*Short task:* Repeat exactly the lines from the one containing "obj.matrix_world = world" through the one containing "WHITE = (1.0, 1.0, 1.0, 1.0)", both lines included, please, without any other lines.

•••

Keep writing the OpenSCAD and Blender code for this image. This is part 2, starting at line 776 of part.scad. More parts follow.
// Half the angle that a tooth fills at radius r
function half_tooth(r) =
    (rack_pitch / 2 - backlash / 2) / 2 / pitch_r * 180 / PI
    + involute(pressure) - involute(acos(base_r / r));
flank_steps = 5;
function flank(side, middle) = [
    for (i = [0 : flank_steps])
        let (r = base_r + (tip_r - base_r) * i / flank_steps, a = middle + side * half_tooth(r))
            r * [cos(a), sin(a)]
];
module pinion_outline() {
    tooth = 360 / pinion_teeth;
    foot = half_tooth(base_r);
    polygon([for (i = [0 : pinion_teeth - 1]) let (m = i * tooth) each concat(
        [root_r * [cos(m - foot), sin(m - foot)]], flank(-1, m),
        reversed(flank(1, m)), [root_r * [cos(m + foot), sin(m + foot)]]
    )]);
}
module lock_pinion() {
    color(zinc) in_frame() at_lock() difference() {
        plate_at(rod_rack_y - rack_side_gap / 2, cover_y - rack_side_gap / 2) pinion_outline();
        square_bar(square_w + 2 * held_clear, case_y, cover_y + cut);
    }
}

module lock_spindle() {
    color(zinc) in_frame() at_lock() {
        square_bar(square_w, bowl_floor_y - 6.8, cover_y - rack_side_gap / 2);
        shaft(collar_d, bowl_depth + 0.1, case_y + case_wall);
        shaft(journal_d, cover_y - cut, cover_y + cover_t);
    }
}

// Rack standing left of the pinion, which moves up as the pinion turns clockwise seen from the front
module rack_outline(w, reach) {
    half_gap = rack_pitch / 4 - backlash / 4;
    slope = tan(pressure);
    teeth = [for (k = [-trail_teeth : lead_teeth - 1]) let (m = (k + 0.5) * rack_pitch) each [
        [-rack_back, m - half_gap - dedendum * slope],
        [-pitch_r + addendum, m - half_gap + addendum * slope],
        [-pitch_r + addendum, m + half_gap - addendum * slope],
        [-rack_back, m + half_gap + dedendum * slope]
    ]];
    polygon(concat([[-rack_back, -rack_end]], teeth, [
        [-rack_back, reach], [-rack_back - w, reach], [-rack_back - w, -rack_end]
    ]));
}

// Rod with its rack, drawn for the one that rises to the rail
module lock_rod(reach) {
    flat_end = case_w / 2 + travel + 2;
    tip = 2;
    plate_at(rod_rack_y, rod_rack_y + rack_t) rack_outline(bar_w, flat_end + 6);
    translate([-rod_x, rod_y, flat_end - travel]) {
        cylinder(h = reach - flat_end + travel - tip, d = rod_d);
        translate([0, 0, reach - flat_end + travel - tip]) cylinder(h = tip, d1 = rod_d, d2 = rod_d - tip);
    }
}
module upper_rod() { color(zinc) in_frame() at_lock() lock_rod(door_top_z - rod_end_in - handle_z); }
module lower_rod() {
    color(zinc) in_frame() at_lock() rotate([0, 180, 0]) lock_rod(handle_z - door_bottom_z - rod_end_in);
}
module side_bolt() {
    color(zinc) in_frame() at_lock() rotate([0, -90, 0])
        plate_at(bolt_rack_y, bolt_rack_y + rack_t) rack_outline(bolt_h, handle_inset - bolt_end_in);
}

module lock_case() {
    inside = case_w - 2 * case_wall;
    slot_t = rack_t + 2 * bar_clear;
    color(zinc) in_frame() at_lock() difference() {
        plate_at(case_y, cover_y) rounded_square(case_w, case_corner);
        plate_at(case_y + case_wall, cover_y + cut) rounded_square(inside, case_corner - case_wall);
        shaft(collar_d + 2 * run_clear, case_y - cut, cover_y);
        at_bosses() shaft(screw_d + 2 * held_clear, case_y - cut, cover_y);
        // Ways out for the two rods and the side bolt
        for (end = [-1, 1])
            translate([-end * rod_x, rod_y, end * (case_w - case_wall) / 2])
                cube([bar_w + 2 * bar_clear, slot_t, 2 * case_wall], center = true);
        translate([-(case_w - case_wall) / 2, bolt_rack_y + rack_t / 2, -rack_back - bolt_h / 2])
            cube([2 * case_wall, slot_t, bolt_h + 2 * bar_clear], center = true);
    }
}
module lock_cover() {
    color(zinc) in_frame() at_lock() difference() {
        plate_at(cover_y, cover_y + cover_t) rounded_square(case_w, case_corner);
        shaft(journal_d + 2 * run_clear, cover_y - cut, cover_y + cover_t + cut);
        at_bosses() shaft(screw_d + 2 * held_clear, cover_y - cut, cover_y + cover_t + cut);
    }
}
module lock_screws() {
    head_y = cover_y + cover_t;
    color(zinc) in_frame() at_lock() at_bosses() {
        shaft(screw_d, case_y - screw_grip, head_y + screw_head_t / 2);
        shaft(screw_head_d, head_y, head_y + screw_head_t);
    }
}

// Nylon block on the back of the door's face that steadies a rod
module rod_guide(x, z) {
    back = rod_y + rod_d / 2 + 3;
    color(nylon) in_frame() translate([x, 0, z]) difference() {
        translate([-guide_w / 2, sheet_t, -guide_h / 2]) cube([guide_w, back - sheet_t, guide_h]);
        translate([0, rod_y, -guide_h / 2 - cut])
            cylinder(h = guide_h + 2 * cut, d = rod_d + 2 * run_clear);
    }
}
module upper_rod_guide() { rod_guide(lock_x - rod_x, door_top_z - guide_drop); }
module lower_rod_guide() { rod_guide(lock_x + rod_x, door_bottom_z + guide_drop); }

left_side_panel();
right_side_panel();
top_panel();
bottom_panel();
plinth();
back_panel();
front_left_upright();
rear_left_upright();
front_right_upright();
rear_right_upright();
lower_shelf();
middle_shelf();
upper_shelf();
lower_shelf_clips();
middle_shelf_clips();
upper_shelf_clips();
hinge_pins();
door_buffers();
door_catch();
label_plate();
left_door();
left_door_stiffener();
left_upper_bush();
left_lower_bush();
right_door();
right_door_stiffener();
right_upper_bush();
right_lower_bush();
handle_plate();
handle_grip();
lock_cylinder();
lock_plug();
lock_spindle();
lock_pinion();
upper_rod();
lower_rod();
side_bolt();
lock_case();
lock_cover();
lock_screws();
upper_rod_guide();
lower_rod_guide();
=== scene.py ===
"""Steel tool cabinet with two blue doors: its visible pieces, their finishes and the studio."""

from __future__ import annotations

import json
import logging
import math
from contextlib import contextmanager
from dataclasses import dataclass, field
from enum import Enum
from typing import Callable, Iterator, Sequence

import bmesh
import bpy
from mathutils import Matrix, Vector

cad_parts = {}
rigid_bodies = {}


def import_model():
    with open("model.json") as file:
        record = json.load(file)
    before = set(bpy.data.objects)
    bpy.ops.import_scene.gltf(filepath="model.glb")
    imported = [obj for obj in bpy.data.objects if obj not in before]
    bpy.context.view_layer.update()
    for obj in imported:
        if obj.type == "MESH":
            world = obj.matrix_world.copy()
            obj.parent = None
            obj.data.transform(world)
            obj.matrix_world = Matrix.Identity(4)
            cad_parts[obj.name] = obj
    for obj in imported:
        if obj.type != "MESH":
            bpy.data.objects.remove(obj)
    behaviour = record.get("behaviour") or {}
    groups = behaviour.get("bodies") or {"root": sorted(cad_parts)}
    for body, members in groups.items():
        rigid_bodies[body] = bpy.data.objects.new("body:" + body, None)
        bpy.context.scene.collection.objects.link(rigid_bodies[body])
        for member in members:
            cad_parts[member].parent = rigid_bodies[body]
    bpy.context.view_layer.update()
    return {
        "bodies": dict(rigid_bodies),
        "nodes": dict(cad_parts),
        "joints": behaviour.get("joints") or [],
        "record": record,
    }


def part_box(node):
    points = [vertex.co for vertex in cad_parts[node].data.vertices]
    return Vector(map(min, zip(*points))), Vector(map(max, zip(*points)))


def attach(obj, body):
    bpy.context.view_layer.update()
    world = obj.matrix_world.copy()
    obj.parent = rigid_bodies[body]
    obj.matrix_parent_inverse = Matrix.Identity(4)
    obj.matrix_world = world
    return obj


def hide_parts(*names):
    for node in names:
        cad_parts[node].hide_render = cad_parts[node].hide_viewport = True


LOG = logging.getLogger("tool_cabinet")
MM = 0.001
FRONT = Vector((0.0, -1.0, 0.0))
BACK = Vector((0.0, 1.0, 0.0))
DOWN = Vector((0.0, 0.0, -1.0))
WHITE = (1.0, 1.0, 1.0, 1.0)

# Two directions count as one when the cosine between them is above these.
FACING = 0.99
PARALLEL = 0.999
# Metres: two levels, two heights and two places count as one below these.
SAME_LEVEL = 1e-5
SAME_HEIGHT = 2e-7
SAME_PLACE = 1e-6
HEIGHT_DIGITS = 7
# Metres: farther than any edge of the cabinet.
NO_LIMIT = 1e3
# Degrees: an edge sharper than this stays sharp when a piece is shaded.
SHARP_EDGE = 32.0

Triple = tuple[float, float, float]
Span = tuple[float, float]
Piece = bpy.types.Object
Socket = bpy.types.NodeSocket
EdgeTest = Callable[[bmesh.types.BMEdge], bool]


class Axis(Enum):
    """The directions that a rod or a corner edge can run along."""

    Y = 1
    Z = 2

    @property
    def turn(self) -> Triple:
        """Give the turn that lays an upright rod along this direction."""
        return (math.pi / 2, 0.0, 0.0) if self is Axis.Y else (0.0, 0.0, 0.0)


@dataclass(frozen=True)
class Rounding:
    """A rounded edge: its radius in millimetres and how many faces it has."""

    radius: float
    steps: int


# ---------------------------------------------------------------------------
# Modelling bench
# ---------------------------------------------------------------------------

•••

*Final result:*
    obj.matrix_world = world
    return obj


def hide_parts(*names):
    for node in names:
        cad_parts[node].hide_render = cad_parts[node].hide_viewport = True


LOG = logging.getLogger("tool_cabinet")
MM = 0.001
FRONT = Vector((0.0, -1.0, 0.0))
BACK = Vector((0.0, 1.0, 0.0))
DOWN = Vector((0.0, 0.0, -1.0))
WHITE = (1.0, 1.0, 1.0, 1.0)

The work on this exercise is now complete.